Executor configurations

It is recommended to run only one executor per DAS worker. If you observe any memory or Spark executor time issues for this executor, you can increase the amount of memory and the number of CPU cores allocated to it.

Property	Default Value	Description
`spark.executor.cores`	1	The number of cores allocated to the Spark executors that are running in the DAS node.
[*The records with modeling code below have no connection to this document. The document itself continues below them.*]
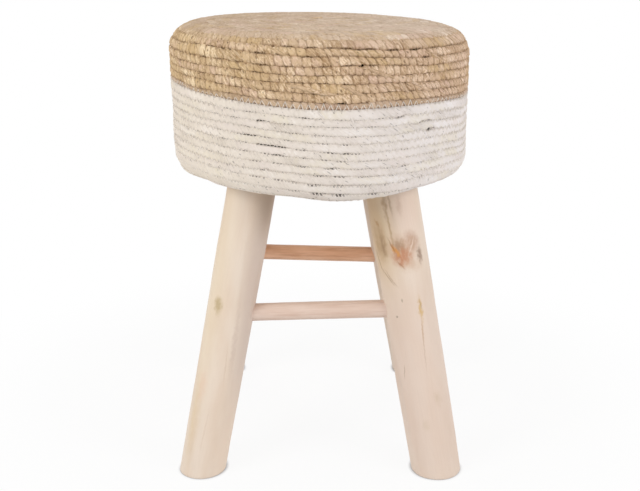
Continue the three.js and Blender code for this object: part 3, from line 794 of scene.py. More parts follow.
# Hand winding makes each seam stray from its steady line. These are the strays
# on the front, in tenths of a millimetre down the seat, for the seam above each
# turn, at these angles in turns round from the right.
STRAY_ANGLES = np.array([0.54, 0.58, 0.62, 0.66, 0.70, 0.74, 0.78, 0.82, 0.86, 0.90, 0.94])
STRAYS = {
    14: (0, 0, 0, 0, 4, 8, 8, 6, 8, 8, 8),
    16: (-4, -6, -8, 0, 8, 14, 10, 16, 18, 20, 24),
    18: (-4, -8, -10, 0, 10, 15, 15, 33, 32, 28, 39),
    19: (-2, -4, -23, -6, 5, 16, 2, 18, 26, 28, 30),
    20: (0, 4, 6, 6, 24, 23, 2, 2, 20, 25, 34),
    21: (2, 6, 8, -4, 17, 23, 4, 17, 16, 15, 30),
    22: (-4, 0, 0, -3, 14, 5, 14, 2, 16, 27, 42),
    23: (-14, -12, -14, 6, 12, 26, 21, 9, 10, 24, 44),
    24: (-20, -12, 4, -3, 14, 27, 33, 8, 16, 22, 36),
    25: (-54, -50, -35, -20, -1, 15, 10, -5, -12, -8, 8),
    26: (-50, -42, -31, -11, -6, 16, 30, 15, 1, 6, 34),
    27: (-46, -40, -27, -19, -11, 13, 17, 17, 1, 18, 37),
    28: (-42, -36, -25, -36, -7, 13, 28, 26, 5, 23, 44),
    29: (-50, -46, -45, -23, -17, 11, 23, 18, 2, 13, 36),
    30: (-44, -42, -37, -30, -21, 7, 33, 18, 5, 20, 46),
    31: (-48, -46, -42, -25, -20, -1, 24, 21, 5, 11, 44),
    32: (-46, -44, -40, -21, -21, -2, 12, 18, 5, 2, 36),
    33: (-46, -44, -41, -23, -24, -11, 3, 12, 7, 9, 34),
    34: (-46, -46, -44, -38, -35, -5, -1, 3, -8, 3, 26),
    35: (-40, -40, -38, -34, -28, -14, 0, 12, 12, 10, 16),
    36: (-20, -20, -20, -18, -14, -6, 0, 6, 6, 6, 8),
    38: (0,) * 11,
}
stray_turns = np.array([number + angle for number in STRAYS for angle in STRAY_ANGLES])
stray_lengths = np.array([stray for strays in STRAYS.values() for stray in strays]) * 0.0001
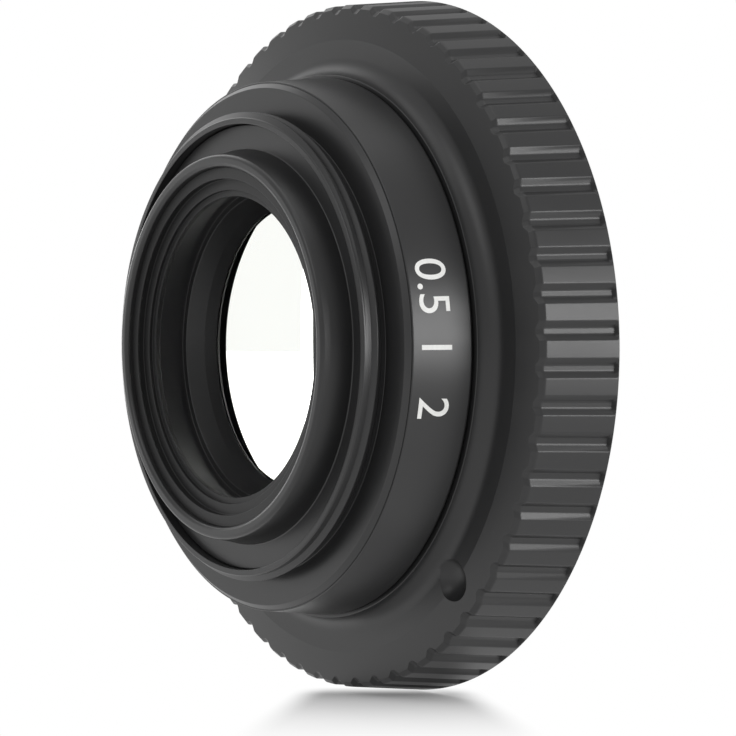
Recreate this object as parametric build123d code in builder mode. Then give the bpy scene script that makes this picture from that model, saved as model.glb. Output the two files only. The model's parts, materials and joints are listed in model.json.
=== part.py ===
"""Fisheye lens on a 37 mm filter thread: knurled focus ring, sliding front cell, rear doublet cell.

The optical axis is Y, with +Y towards the front glass and +Z up, as the lens stands on its ring.
The origin is on the axis in the plane of the mounting seat. Lengths are in millimetres.
"""
import math
import os

from build123d import *

os.makedirs("parts", exist_ok=True)

# Fits
fixed_gap = 0.02
running_gap = 0.05
axial_play = 0.03
end_relief = 0.1
cement_layer = 0.02
overrun = 1.0

# Mounting ring: male thread, seat and the web that holds the rear cell
thread_radius = 18.5
spigot_length = 2.04
spigot_wall = 0.94
spigot_chamfer = 0.3
seat_width = 1.94
flange_chamfer = 0.36
flange_thickness = 0.42
shank_step = 1.1
shank_length = 1.38
web_setback = 0.2
ledge_width = 1.1

# Rear cell: tube, flange, shank, body and nose
recess_depth = 0.74
cell_flange_thickness = 0.8
tube_length = 2.52
tube_root_step = 1.94
tube_taper = 0.5
tube_wall = 0.94
tube_lip = 0.3
cell_shank_length = 2.9
cell_body_step = 1.5
cell_body_gap = 0.8
nose_gap = 0.32
nose_wall = 0.75

# Bore of the rear cell, from the baffle to the glass
baffle_seat_depth = 2.32
rear_bore_step = 1.53
rear_bore_length = 2.19
funnel_step = 0.5
funnel_length = 1.41
bevel_rise = 0.36
bevel_length = 0.98

# Rear baffle
baffle_step_width = 0.88
baffle_step_height = 0.57
baffle_lip_width = 0.48
baffle_lip_height = 0.32
baffle_lip_thickness = 0.4

# Rear doublet and its retainer
doublet_lip = 1.4
crown_rear_curve = 38.0
crown_edge = 0.88
cement_curve = 55.0
flint_thickness = 1.0
flint_front_curve = 120.0
doublet_retainer_width = 0.6
doublet_retainer_thickness = 0.75

# Barrel
barrel_length = 5.08
barrel_rear_step = 0.14
barrel_rise = 0.54
barrel_edge = 0.15
bore_step = 0.1
journal_wall = 1.25

# Grip ring
hub_play = 0.06
hub_land = 1.0
parting_width = 0.4
hub_step = 0.22
hub_fillet_radius = 1.45
shoulder_flat = 1.4
shoulder_rise = 0.36
rim_height = 1.03
rim_crown = 0.1
web_thickness = 1.16
grip_wall = 1.05
groove_count = 62
groove_depth = 0.95
groove_top_share = 0.53
groove_floor_share = 0.17
grip_front_chamfer = 0.42
grip_bore_chamfer = 0.4
grip_front_setback = 0.18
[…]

All the availble CPU cores of the worker are allocated to the executor(s) by default.
spark.executor.memory	1g	The amount of CPU memory allocated to the spark executor(s).

Optional Spark related configurations

The following configurations can be added to the <DAS_home>/repository/conf/analytics/spark/spark-defaults.conf file if you want to limit the space allocated for log files generated and saved in the <DAS_HOME>/work directory.

spark.executor.logs.rolling.strategy  size
spark.executor.logs.rolling.maxSize  10000000
spark.executor.logs.rolling.maxRetainedFiles 10

Property	Description
spark.executor.logs.rolling.strategy	This indicates the strategy used to control the amount of logs saved in the `<DAS_HOME>/work` directory. In the above configuration, property value `size` indicates that the amount of logs that are allowed to be kept is restricted based on the size.
spark.executor.logs.rolling.maxSize	The maximum size (in bytes) allowed for logs saved in the `<DAS_HOME>/work` directory at any given time. Older log files are deleted when new logs are generated so that the specified maximum size is not exceeded.
spark.executor.logs.rolling.maxRetainedFiles	The maximum number of log files allowed to be kept in the `<DAS_HOME>/work` directory at any given time. Older log files are deleted when new logs are generated so that the specified maximum number of files is not exceeded. In the above configuration, this property is overruled by the `spark.executor.logs.rolling.maxSize` property because the value specified for the `spark.executor.logs.rolling.strategy` is `size`. If the maximum size specified for logs is reached, older logs are deleted even if the maximum number of files specified is not yet reached.